5 of 213 comments (clear)

  1. Did they just turn git into svn? by lucasnate1 · · Score: 5, Insightful

    The whole point of git is that you have identical copy on your machine. Why take away git's biggest advantage?

    1. Re: Did they just turn git into svn? by tangent · · Score: 5, Interesting

      > Why take away git's biggest advantage?

      Because "clone now takes a few minutes instead of 12+ hours, checkout takes 30 seconds instead of 2-3 hours, and status takes 4-5 seconds instead of 10 minutes."

      That is problem is not unique to Git. JÃrg Sonnenberger tried importing the NetBSD repository into Fossil, and "the rebuild step which (re)creates the internal meta data cache took 10h on a fast machine." There are ways to make Fossil skip the rebuild on clone, which results in a suboptimal DB, but it still takes hours to clone. NetBSD's project history goes back something like a quarter century; it's going to take time to pull and organize all that.

      DVCSes are great when you can afford their associated costs â" namely, the very advantages you refer to â" but for very large repos, those costs can be very high.

      Do you really need every single version going back a quarter century? And if you do, do you need it 5 minutes after the initial clone?

      One idea that's come up on the Fossil mailing list is to do a shallow clone initially, then trickle the back history in over time. I'd like a DVCS that gave me the past 30 days of history at the tip of every open branch, then over the next day or so back-filled the rest.

  2. Re:Meh... by Transcendent · · Score: 5, Interesting

    Microsoft's repos *are* that large. That's why they implemented this.

    Microsoft Office's repository is over 1 TB in size. Yes, terabyte. For *office*. They absolutely cannot (could not, I suppose now) use Git on it.

  3. Re:Ah nostalgia by Anonymous Coward · · Score: 5, Informative

    In practice what it meant was the source code was constantly changing under your feet, and binaries were constantly stale or in a mystery state because you didn't know what they were compiled against.

    Then you had a piss-poor release engineer who didn't understand how to construct config specs based on a stable baseline, label & promote stable builds regularly, and use clearmake properly, or manage dependencies and allow you to do a clean, fast local build.

    I love git, and I work with it daily, and the monorepo craze baffles the shit out of me, to be honest. But I used and supported ClearCase for 14 years at a large financial services company, and I can assure you that the problems you're complaining about are not limitations of the tool - they are limitations of your team's release engineers.
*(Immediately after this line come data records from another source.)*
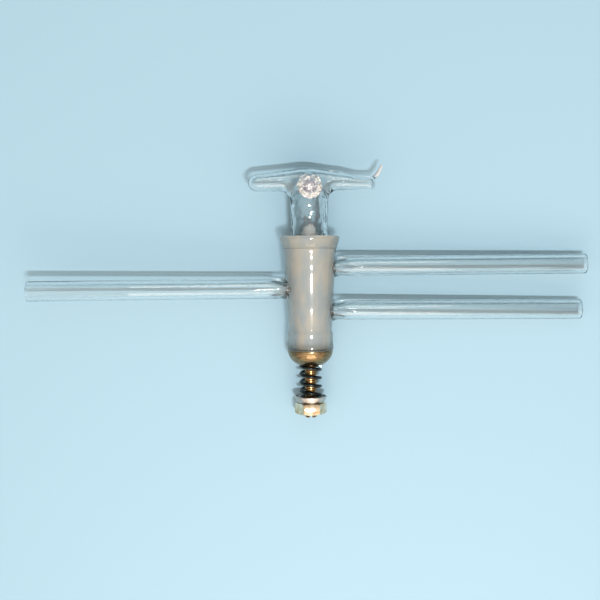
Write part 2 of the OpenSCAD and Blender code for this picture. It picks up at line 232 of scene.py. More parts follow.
# Levels along the barrel where its outside swells or narrows a little, and by how much
HAND_WAVES = [
    (-24.2, 0.0), (-22.5, 0.0), (-21, -0.06), (-20, -0.005), (-18, 0.32), (-17, -0.08),
    (-16, 0.0), (-15, 0.045), (-9, 0.15), (-8, 0.14), (-3, -0.078), (-1, -0.134),
    (2, -0.114), (6, -0.069), (8, -0.121), (9, -0.079), (12, -0.147), (14, -0.159),
    (15, -0.239), (16, -0.344), (18.5, 0.0),
]
# Unevenness of hand work on the neck's wall: height of the waves, and how many to 1 mm
NECK_RIPPLES = [(0.22, 0.2), (0.1, 0.5), (0.06, 1.1)]

key_end = (reach("key")[0] / MM).z
cap_low, cap_high = (corner / MM for corner in reach("dome_cap"))
spring_low, spring_high = (corner / MM for corner in reach("spring"))
cup_low, cup_high = (corner / MM for corner in reach("spring_cup"))
nut_low, nut_high = (corner / MM for corner in reach("clamp_nut"))
stud_low, stud_high = (corner / MM for corner in reach("stud"))


def cone_r(z):
    """Radius of the ground cone at a level."""
    return CONE_R + z * CONE_SLOPE


def neck_at(z):
    """Radius of the blown neck at a level."""
    share = ease((z - KEY_TOP) / (NECK_TOP - KEY_TOP))
    return NECK_R - NECK_WAIST * math.sin(math.pi * share)


def bar_r(x):
    """Radius of the plain crossbar at a distance along it."""
    share = ease((x + BAR_LEFT) / (BAR_LEFT + BAR_RIGHT))
    return BAR_R_LEFT + (BAR_R_RIGHT - BAR_R_LEFT) * share


def droop(x):
    """How far the crossbar's top lies below its plain form, towards the two ends."""
    narrowed = 1 - (BAR_RIGHT - DROOP_RIGHT_END - x) / DROOP_RIGHT_RUN
    return DROOP_LEFT * ease(
        (DROOP_LEFT_RUN - BAR_LEFT - x) / DROOP_LEFT_RUN
    ) + DROOP_RIGHT * ease(narrowed)


def fillet_drop(x):
    """How far the fillet under the crossbar hangs below it."""
    run = min(BAR_FILLET, max(0.0, NECK_R + BAR_FILLET - abs(x)))
    return BAR_FILLET - math.sqrt(BAR_FILLET**2 - run**2)


def hand_wave(z):
    """How far the barrel's outside stands off its plain form at a level."""
    for (low, start), (high, stop) in zip(HAND_WAVES, HAND_WAVES[1:]):
        if low <= z <= high:
            return start + (stop - start) * (z - low) / (high - low)
    return 0.0


# ---- Materials ----------------------------------------------------------------------

GLASS_IOR = 1.47


def sheet_colour(code):
    """Linear colour from an sRGB hex value."""
    parts = [int(code[i : i + 2], 16) / 255 for i in (1, 3, 5)]
    return (*(c / 12.92 if c <= 0.04045 else ((c + 0.055) / 1.055) ** 2.4 for c in parts), 1)


def add(tree, kind, links=None, **settings):
    """Adds a node with its socket values, settings and links."""
    node = tree.nodes.new(kind)
    for key, value in settings.items():
        if key in node.inputs.keys():
            node.inputs[key].default_value = value
        else:
            setattr(node, key, value)
    for socket, source in (links or {}).items():
        tree.links.new(source, node.inputs[socket])
    return node


def material(name):
    """An empty node material with its output."""
    made = bpy.data.materials.new(name)
    made.use_nodes = True
    made.node_tree.nodes.clear()
    tree = made.node_tree
    return made, tree, add(tree, "ShaderNodeOutputMaterial")


def upright_coordinates(tree, stretch=(1, 1, 1)):
    """Object coordinates turned into the key's own frame, in millimetres."""
    place = add(tree, "ShaderNodeTexCoord").outputs["Object"]
    turned_back = add(
        tree,
        "ShaderNodeMapping",
        {"Vector": place},
        Location=UPRIGHT.to_translation() / MM,
        Rotation=UPRIGHT.to_euler(),
        Scale=(1 / MM, 1 / MM, 1 / MM),
    )
    return add(
        tree, "ShaderNodeMapping", {"Vector": turned_back.outputs[0]}, Scale=stretch
    ).outputs[0]


def let_lamps_through(tree, surface, output, middle, edge):
    """Lets lamps and soft light shine through glass, but not where the wall lies edge-on to
    them and bends their light away, so its shadow has a light middle between dark lines."""
    facing = add(tree, "ShaderNodeLayerWeight", Blend=0.5).outputs["Facing"]
    steep = add(tree, "ShaderNodeMapRange", {"Value": facing})
    steep.inputs["From Min"].default_value = 0.2
    steep.inputs["From Max"].default_value = 0.42
    tint = add(tree, "ShaderNodeMix", {"Factor": steep.outputs[0]}, data_type="RGBA")
    tint.inputs[6].default_value = sheet_colour(middle)
    tint.inputs[7].default_value = sheet_colour(edge)
    clear = add(tree, "ShaderNodeBsdfTransparent", {"Color": tint.outputs[2]})
    ray = add(tree, "ShaderNodeLightPath")
    soft = add(
        tree,
        "ShaderNodeMixShader",
        {"Fac": ray.outputs["Is Diffuse Ray"], 1: surface, 2: clear.outputs[0]},
    )
    hard = add(
        tree,
        "ShaderNodeMixShader",
        {"Fac": ray.outputs["Is Shadow Ray"], 1: soft.outputs[0], 2: clear.outputs[0]},
    )
    tree.links.new(hard.outputs[0], output.inputs["Surface"])


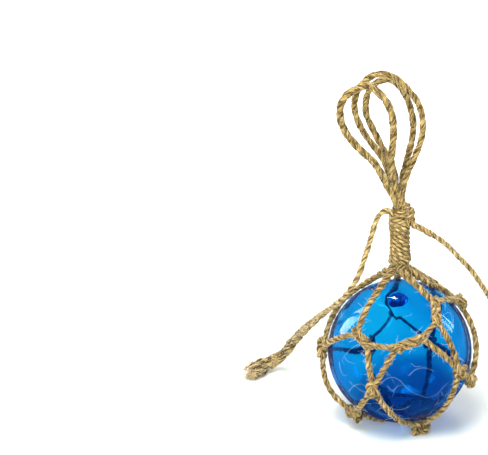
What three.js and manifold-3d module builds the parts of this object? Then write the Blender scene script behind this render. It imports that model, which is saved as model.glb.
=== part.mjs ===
// Glass float ball: a sealed hand-blown glass ball in a knotted jute net, with a whipped neck,
// three hanging loops and two free tails. Millimetres, +Z up, the origin on the table under the
// middle of the ball. Azimuth 0 is the front (-Y) and grows towards the right (+X).
import * as THREE from "three";
import { mergeVertices } from "three/addons/utils/BufferGeometryUtils.js";
import Module from "manifold-3d";

// Glass
const BALL_DIAMETER = 76;
const BALL_CLEARANCE = 2.4; // table to the lowest point of the glass

// Net
const NET_CORD_DIAMETER = 2.8;
const FIT_GAP = 0.3; // between any two pieces that touch
const DOUBLED_CORD_DIAMETER = 3.9; // of two cords that run side by side
const SLIM_KNOT = { length: 8.5, width: 5.2, thickness: 4.2 };
const FULL_KNOT = { length: 9, width: 7, thickness: 5.4 };
const FOOT_KNOT = { length: 9.6, width: 7.4, thickness: 7.4 };
const KNOT_TURN_PROUD = 0.5; // of the turn of cord round a knot, beyond its lump
const STRAND_STEP = 10.5; // length of a strand's straight pieces
const CLOSING_KNOT_DIAMETER = 12;
const NECK_BUNDLE_RADIUS = 3.1; // of the ring on which the six net strands leave the whipping
const NECK_STRAIGHT = 2.2; // that much of each strand runs straight down out of the whipping

// Whipping
const NECK_HEIGHT = 11.1; // glass pole to the whipping's lower end
const NECK_SHIFT = -1.2; // the neck stands this far off the ball's axis
const NECK_LEAN_DEG = 2.2; // and leans this much to the left
const WHIPPING_DIAMETER = 10.6;
const WHIPPING_CORD_DIAMETER = 2.45;
const WHIPPING_TURNS = 9;
const BAND_HEIGHT = 9.4; // of the crossed finishing turns above the whipping
const BAND_DIAMETER = 9.6;
const BAND_TILT_DEG = 38;
const FINISHING_KNOT_LENGTH = 9.5;
const FINISHING_KNOT_WIDTH = 5.6;

// Free cords
const LOOP_CORD_DIAMETER = 3.1;
const TAIL_CORD_DIAMETER = 2.7;
const FRAYED_END_LENGTH = 15;
const FRAYED_END_WIDTH = 9.5;
const FRAYED_END_FLATNESS = 0.8; // its height, as a part of its width
const TAIL_KNOT_DIAMETER = 6.6;
const TAIL_KNOT_TUFT_LENGTH = 6;

const ballRadius = BALL_DIAMETER / 2;
const ballCentre = new THREE.Vector3(0, 0, BALL_CLEARANCE + ballRadius);
const cordRadius = NET_CORD_DIAMETER / 2;
const lieRadius = ballRadius + FIT_GAP + cordRadius; // of a net cord's centreline on the glass
const neckBottom = ballCentre.z + ballRadius + NECK_HEIGHT;
const whippingLength = WHIPPING_TURNS * WHIPPING_CORD_DIAMETER;
const neckLean = THREE.MathUtils.degToRad(NECK_LEAN_DEG);
const neckTopHeight = whippingLength + BAND_HEIGHT; // along the neck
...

ClearCase has many failings, but the issues you're describing simply reflect poor implementation and design choices.

    And because this was IBM software it was unusably slow across WANs, memory hungry and enjoyed triggering random blue screens.

    It stemmed from fundamental concepts cribbed from Apollo's DSEE environment. HP's acquisition of Apollo prompted what would then become the ClearCase team to leave Apollo/HP and form Pure, then they combined with Atria to form PureAtria, then Rational acquired PureAtria, and then IBM acquired Rational -- so ClearCase was a thing long before it was IBM software, and the features you're griping about were extant long before the IBM acquisition. The IBM era mostly saw them continue to focus on jamming ClearCase into their "Application Lifecycle Management" toolset, Rational Team Concert, wrapping everything in a ghastly blue Eclipse RCP client, and making it more of a pain in the ass to use.
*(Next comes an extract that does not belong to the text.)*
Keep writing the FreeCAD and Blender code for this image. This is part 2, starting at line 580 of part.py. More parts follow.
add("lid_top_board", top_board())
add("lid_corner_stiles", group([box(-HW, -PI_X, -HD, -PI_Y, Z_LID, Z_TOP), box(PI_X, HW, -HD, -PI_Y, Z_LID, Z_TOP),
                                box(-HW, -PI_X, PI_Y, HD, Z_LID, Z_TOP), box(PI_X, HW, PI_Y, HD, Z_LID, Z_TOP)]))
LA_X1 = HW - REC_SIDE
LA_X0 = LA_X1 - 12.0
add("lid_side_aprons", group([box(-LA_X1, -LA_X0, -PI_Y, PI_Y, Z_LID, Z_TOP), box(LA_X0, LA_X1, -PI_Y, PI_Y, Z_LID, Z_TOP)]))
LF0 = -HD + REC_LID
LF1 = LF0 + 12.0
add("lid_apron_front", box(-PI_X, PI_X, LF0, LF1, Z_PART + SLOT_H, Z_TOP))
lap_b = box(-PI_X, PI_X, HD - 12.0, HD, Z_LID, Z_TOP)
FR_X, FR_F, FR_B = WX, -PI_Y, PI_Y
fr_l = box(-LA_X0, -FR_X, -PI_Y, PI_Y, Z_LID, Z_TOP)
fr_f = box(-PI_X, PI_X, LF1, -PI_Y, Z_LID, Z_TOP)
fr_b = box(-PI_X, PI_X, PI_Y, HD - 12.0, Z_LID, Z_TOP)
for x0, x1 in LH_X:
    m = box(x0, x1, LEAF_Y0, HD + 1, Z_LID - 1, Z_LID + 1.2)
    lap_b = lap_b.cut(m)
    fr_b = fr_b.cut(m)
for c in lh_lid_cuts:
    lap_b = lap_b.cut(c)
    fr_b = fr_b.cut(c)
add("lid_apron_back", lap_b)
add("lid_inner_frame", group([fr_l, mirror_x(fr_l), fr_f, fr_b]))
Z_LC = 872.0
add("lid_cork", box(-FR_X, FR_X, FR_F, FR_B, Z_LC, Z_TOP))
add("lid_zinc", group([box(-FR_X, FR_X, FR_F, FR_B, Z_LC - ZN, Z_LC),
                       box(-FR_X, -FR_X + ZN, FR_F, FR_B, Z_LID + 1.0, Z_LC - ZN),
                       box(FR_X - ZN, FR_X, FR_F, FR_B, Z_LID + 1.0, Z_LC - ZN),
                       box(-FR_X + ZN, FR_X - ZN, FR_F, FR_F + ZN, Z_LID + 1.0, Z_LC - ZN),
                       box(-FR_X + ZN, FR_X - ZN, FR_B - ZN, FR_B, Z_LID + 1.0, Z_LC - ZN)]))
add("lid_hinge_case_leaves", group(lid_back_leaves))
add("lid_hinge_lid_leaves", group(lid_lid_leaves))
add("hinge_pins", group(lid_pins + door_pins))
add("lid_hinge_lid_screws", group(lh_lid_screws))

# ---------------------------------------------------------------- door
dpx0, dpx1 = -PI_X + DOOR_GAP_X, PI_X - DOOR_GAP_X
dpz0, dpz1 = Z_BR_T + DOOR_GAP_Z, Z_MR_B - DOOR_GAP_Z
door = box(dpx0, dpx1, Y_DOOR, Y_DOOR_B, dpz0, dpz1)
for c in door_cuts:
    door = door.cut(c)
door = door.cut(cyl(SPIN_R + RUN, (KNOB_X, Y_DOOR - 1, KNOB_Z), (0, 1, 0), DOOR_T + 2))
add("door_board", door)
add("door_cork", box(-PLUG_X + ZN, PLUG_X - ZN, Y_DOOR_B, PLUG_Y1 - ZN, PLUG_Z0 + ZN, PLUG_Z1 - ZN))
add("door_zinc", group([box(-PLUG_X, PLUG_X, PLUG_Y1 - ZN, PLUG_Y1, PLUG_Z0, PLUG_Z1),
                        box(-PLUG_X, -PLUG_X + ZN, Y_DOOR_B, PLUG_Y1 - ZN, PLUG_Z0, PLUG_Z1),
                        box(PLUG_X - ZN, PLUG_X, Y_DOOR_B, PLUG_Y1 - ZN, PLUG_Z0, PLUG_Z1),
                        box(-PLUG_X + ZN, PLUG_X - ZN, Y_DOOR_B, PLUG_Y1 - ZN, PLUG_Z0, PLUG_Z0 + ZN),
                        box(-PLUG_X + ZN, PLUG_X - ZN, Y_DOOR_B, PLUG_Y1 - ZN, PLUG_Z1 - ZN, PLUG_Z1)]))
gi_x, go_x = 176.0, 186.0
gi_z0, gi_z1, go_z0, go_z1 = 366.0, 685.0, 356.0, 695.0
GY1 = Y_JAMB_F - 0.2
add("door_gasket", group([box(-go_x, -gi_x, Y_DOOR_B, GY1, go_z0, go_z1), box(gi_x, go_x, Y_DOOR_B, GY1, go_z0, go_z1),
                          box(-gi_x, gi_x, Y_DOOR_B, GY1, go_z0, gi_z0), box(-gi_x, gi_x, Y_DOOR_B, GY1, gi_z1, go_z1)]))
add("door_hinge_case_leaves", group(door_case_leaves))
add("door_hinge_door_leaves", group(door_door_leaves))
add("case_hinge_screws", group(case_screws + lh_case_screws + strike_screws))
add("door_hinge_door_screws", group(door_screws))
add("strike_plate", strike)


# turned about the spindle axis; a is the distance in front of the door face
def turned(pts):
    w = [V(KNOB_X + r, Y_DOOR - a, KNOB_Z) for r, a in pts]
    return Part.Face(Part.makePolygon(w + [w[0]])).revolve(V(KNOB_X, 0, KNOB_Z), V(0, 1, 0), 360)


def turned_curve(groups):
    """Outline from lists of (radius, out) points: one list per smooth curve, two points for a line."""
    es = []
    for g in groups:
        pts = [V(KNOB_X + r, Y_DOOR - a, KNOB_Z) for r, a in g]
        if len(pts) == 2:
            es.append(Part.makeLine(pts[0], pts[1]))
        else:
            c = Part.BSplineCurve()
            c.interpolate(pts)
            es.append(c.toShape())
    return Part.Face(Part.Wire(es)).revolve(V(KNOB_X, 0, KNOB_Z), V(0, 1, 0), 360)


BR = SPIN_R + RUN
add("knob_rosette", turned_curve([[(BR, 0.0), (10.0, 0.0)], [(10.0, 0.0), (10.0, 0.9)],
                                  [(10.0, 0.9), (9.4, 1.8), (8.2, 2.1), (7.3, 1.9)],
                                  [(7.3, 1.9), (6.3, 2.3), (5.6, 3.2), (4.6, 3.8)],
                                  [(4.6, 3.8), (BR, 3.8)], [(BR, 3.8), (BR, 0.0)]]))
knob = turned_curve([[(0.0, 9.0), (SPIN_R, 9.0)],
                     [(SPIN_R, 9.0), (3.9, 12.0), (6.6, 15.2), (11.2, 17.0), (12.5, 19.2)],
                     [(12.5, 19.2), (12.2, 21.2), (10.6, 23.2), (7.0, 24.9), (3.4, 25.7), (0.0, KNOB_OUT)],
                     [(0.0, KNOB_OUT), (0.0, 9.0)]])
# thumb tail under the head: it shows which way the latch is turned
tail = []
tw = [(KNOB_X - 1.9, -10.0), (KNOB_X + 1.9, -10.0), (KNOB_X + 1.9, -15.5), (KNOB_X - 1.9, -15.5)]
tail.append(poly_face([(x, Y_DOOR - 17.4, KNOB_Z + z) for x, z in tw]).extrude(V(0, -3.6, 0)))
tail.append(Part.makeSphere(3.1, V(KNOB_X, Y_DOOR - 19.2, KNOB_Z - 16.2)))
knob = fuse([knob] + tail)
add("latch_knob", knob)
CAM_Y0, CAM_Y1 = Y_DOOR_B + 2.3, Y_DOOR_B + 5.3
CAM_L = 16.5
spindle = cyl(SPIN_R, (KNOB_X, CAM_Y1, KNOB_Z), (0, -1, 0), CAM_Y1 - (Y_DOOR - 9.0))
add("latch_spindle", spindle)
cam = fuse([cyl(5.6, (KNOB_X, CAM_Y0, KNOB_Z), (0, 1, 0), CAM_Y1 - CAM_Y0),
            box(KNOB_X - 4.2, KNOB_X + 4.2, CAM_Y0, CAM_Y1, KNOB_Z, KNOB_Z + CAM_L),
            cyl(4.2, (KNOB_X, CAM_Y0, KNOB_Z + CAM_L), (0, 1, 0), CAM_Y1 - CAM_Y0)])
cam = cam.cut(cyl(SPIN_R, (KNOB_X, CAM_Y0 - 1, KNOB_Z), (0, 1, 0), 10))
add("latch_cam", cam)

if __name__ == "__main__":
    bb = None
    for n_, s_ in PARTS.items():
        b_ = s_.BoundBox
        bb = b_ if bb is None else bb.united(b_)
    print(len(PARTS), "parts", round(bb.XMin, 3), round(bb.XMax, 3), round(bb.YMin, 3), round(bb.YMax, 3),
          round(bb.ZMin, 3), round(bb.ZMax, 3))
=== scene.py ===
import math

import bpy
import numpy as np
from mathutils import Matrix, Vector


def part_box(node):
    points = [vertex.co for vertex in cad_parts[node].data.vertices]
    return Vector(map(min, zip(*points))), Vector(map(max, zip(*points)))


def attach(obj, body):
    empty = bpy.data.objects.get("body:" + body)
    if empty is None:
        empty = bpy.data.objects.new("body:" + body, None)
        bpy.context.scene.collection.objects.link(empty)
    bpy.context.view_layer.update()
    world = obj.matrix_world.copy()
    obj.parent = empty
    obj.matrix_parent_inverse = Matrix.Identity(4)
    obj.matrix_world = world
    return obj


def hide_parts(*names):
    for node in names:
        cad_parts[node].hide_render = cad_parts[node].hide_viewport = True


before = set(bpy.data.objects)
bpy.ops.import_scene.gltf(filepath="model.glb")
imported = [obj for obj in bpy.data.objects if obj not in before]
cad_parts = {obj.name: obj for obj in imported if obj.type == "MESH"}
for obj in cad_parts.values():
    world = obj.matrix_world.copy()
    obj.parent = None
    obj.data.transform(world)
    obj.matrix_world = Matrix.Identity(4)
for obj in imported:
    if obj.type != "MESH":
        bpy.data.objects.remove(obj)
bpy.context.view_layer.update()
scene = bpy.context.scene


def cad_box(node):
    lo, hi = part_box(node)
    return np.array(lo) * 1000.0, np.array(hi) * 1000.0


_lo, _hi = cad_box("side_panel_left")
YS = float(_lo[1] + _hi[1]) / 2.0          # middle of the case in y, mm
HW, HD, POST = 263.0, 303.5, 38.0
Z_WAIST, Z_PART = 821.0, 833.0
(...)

    Dynamic views as you're talking about were not - and never were - intended for use across WANs, their Admin & Deploy guides specifically stated that it required a fast connection to a local server. If you wanted WAN connectivity, you either used RTC (Rational Team Client) to pull web views, or you used snapshot views, or you ponied up for MultiSite licenses and set up a sync scheme so that each site could have local copy on a VOB & View server they had a fast connection to.

    Again - poor implementation by your release team. It's like complaining that a hammer makes a giant hole in the drywall when you put screws in with it - it doesn't mean there's a problem with the hammer, it means there's a problem with the operator. If you use the tool in a way it's not intended to be used, then don't be surprised when it does a shitty job.

  4. Re:Meh... by Anonymous Coward · · Score: 5, Funny

    all right, you've clearly nominated yourself to untangling a 1TB repository. get on it bud.